- **Exercise**:
Search the material for the string "this", then return every line where it is found.
── Material provided ──
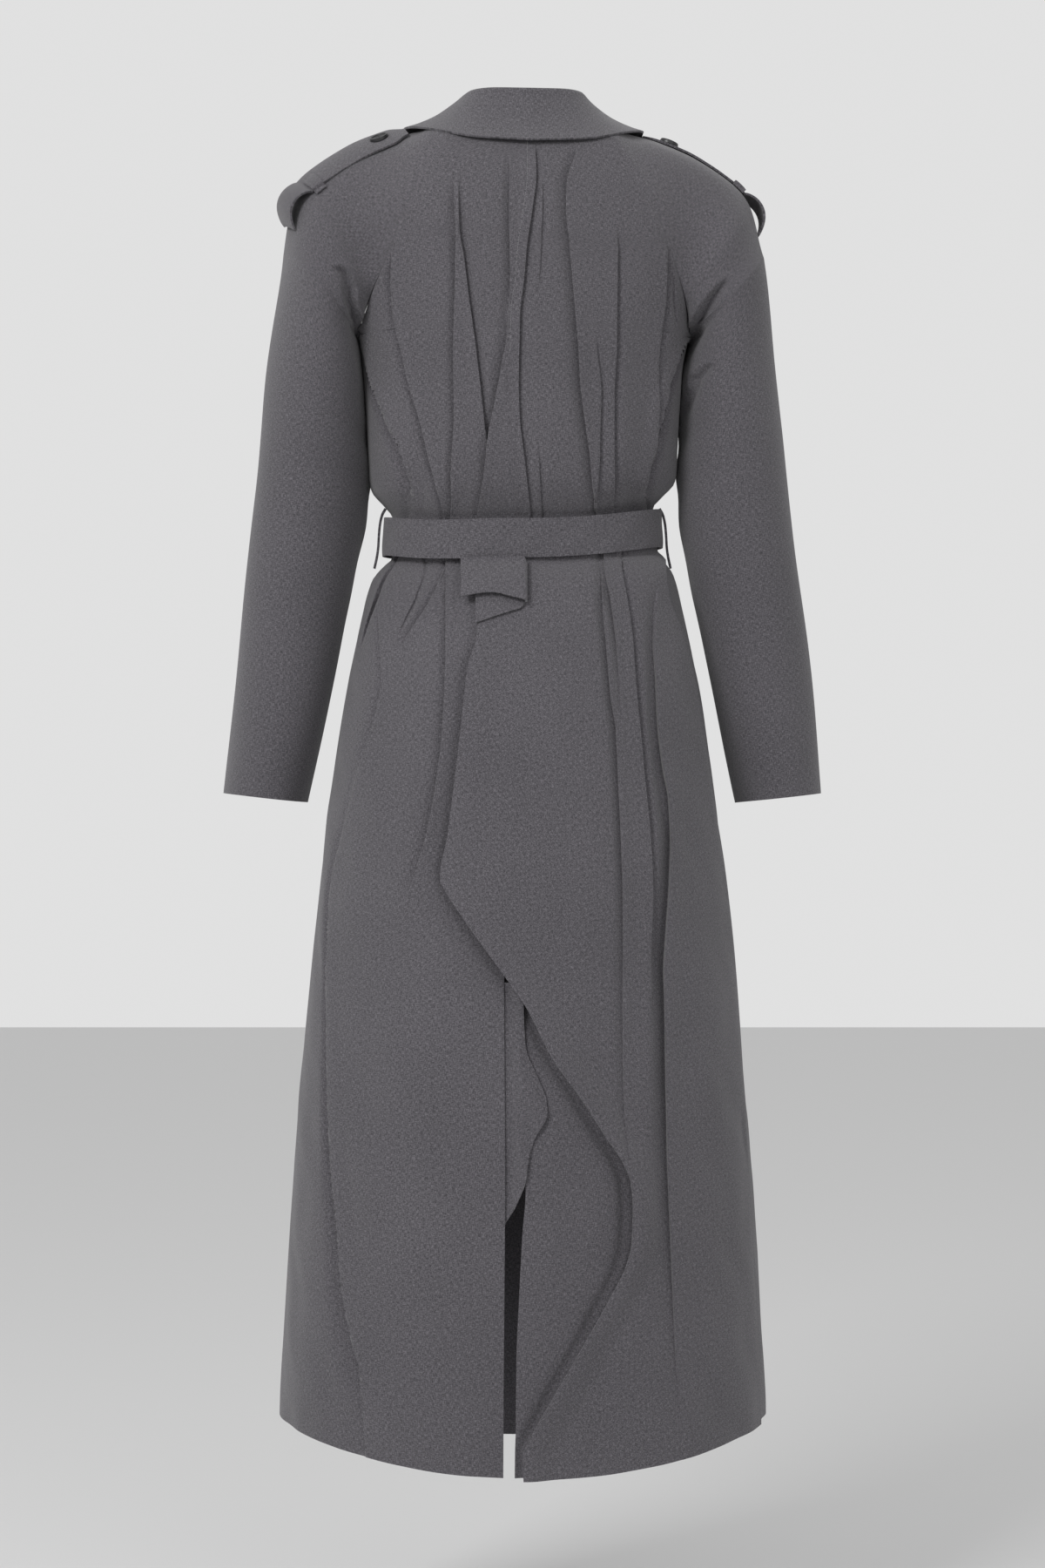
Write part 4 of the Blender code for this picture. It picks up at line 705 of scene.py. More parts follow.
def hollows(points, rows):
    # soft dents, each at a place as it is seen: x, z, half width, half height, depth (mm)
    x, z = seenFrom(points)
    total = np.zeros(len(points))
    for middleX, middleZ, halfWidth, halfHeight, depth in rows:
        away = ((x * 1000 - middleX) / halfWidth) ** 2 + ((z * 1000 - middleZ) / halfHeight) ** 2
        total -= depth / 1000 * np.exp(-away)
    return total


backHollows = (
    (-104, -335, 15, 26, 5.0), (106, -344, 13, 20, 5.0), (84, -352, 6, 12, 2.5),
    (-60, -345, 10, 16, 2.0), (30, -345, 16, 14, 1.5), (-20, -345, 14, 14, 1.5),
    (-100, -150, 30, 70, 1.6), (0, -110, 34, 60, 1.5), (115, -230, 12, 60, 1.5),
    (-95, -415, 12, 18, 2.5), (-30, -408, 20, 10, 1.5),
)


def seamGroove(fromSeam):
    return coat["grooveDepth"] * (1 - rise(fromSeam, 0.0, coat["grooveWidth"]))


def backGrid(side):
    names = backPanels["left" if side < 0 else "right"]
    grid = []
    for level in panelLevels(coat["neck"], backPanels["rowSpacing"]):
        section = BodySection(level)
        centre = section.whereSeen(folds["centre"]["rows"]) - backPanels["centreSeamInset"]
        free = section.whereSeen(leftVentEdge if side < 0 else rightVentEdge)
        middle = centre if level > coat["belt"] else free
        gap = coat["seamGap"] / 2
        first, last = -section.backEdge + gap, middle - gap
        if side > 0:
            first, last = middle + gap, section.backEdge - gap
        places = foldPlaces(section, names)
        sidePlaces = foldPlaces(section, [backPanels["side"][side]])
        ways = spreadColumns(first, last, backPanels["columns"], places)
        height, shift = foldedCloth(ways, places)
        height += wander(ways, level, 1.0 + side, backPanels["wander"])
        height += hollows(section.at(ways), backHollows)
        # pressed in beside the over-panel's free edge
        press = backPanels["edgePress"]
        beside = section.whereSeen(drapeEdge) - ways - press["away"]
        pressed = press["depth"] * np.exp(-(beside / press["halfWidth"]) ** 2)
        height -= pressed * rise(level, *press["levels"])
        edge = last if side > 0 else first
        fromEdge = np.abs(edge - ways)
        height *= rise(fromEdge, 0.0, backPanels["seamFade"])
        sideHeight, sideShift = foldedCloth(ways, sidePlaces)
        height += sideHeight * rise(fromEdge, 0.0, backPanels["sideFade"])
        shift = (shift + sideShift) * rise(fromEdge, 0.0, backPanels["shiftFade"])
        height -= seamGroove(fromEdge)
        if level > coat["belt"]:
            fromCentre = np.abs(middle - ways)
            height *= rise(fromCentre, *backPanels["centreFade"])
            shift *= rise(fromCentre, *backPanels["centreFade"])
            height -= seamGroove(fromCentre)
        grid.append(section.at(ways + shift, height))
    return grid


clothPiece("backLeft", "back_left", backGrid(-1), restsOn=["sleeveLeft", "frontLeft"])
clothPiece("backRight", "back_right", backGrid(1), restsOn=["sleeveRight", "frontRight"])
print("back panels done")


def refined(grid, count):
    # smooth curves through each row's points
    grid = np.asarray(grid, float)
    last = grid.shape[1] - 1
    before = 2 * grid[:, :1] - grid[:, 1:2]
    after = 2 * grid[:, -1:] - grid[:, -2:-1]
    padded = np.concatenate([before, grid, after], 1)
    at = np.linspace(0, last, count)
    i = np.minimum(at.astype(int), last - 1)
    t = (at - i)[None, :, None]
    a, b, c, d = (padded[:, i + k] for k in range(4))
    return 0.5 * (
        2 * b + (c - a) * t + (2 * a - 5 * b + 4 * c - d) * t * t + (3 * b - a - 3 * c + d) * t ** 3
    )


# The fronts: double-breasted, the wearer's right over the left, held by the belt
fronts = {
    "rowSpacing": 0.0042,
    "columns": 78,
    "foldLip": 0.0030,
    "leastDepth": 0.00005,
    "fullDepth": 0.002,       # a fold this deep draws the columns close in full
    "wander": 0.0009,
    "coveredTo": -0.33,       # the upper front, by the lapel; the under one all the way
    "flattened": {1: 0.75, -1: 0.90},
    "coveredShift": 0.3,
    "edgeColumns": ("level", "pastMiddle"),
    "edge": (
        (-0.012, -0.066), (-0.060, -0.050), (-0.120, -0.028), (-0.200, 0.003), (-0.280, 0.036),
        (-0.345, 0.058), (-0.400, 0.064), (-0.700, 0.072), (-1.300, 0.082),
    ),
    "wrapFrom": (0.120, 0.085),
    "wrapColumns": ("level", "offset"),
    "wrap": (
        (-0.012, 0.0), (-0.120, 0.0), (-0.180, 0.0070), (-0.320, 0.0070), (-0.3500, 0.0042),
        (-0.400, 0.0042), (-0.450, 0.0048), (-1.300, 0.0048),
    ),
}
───
- **Expected answer**:
Write part 4 of the Blender code for this picture. It picks up at line 705 of scene.py. More parts follow.
    "fullDepth": 0.002,       # a fold this deep draws the columns close in full